The proposed STEP project; Shannon Technology and Energy Park, supports Ireland’s green transition. It combines a marine import terminal for Liquefied Natural Gas (LNG), a gas fired power plant and a battery energy storage system. Ireland’s scheduled closure of oil and peat-fired electricity generation means that natural gas is expected to play an important role as back-up fuel for non-variable generation. This is needed to support weather dependent renewable energy sources such as onshore and offshore wind. A strong increase is expected in Ireland’s gas import dependency. This is further challenged by the fact that until now the country has only a single supply point. The STEP’s import terminal will enable LNG supplies to be sailed in from anywhere in the world.

Shannon LNG Ltd. required a comprehensive and detailed numerical study of underwater noise from construction of the LNG terminal and various operational scenarios. The predicted acoustic data was needed for the external marine biologists who were assessing the impact on local marine life in the Shannon Estuary. A fair and objective study was needed to form part of an Environmental Impact Assessment Report for the Irish Regulators, An Bord Pleanála.

How we helped

We set up detailed underwater acoustic models for the Shannon Estuary, with careful representation of bathymetry and multi-layered seabed properties. The model types included Parabolic Equation and Beam Tracing, together with Statistical Energy Analysis. For the best acoustic representation of the LNG terminal’s Floating Storage and Regasification Unit (FSRU), complementary real-world source measurements were taken at a similar, existing vessel. Several construction activities were modelled in the study, including impact and vibratory pile driving for the jetty, and underwater noise resulting from on-land rock blasting.

For a fair representation of the operational phase, various noise source combinations were modelled involving the FSRU, tugboats, an LNG carrier, and a transiting cargo ship.
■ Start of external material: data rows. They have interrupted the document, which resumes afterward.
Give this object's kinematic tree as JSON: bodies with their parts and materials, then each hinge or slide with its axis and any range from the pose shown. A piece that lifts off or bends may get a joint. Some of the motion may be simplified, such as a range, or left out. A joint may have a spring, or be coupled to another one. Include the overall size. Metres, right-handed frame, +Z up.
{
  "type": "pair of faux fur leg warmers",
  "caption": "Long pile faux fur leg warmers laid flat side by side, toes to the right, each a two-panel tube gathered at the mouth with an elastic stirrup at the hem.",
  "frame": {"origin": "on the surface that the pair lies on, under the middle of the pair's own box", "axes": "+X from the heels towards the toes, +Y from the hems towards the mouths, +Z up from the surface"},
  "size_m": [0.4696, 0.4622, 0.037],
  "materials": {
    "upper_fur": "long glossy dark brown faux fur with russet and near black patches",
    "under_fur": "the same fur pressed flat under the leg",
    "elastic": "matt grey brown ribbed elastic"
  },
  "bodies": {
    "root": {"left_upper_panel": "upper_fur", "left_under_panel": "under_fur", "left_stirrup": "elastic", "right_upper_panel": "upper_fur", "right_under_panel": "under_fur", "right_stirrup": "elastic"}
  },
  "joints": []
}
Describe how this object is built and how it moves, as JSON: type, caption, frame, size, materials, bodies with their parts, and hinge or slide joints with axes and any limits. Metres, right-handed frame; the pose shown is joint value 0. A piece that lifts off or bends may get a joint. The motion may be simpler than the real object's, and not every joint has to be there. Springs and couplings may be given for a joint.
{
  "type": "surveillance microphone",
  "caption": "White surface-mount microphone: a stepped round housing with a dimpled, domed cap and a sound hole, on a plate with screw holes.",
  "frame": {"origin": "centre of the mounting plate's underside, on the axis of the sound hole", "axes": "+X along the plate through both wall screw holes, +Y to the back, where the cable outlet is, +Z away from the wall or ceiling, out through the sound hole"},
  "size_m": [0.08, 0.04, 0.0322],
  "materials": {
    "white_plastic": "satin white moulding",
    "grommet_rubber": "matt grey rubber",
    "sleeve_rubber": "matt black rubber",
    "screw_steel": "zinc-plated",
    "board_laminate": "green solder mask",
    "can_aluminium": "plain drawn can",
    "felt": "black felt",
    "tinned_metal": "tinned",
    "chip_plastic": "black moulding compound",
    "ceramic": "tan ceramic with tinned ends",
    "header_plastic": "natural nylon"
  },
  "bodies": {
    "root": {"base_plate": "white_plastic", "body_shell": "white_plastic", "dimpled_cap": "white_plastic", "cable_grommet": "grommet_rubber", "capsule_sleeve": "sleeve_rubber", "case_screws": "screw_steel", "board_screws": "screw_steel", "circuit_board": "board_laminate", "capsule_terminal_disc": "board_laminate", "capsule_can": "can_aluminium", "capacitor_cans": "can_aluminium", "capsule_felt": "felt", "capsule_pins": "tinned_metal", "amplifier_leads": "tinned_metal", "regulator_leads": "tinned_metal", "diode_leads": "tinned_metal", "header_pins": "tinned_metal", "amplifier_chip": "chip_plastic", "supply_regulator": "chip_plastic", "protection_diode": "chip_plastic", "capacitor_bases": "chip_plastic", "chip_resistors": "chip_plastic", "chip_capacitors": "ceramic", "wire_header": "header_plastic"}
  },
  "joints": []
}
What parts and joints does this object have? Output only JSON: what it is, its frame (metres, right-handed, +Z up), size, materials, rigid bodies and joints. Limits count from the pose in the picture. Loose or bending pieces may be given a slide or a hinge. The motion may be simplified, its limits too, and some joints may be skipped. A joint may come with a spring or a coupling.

The applied approach addressed a wide frequency range and allowed for the determination of the multiple metrics needed for a comparison against up-to-date acoustic criteria for the marine species living in the Shannon Estuary.

Powerful results

Our modelling provided the required inputs for the biological acoustic impact assessment used in the Environmental Impact Assessment Report (EIAR), addressing several scenarios of construction and operation. This provided a solid basis for the subsequent assessment by the Irish Regulators.

Vysus’ acoustic engineers did a great job at implementing the many changes in modelling scenarios and adding new types of noise sources along the way. Their attitude was always professional, and they presented their results in a well documented report that conveys confidence.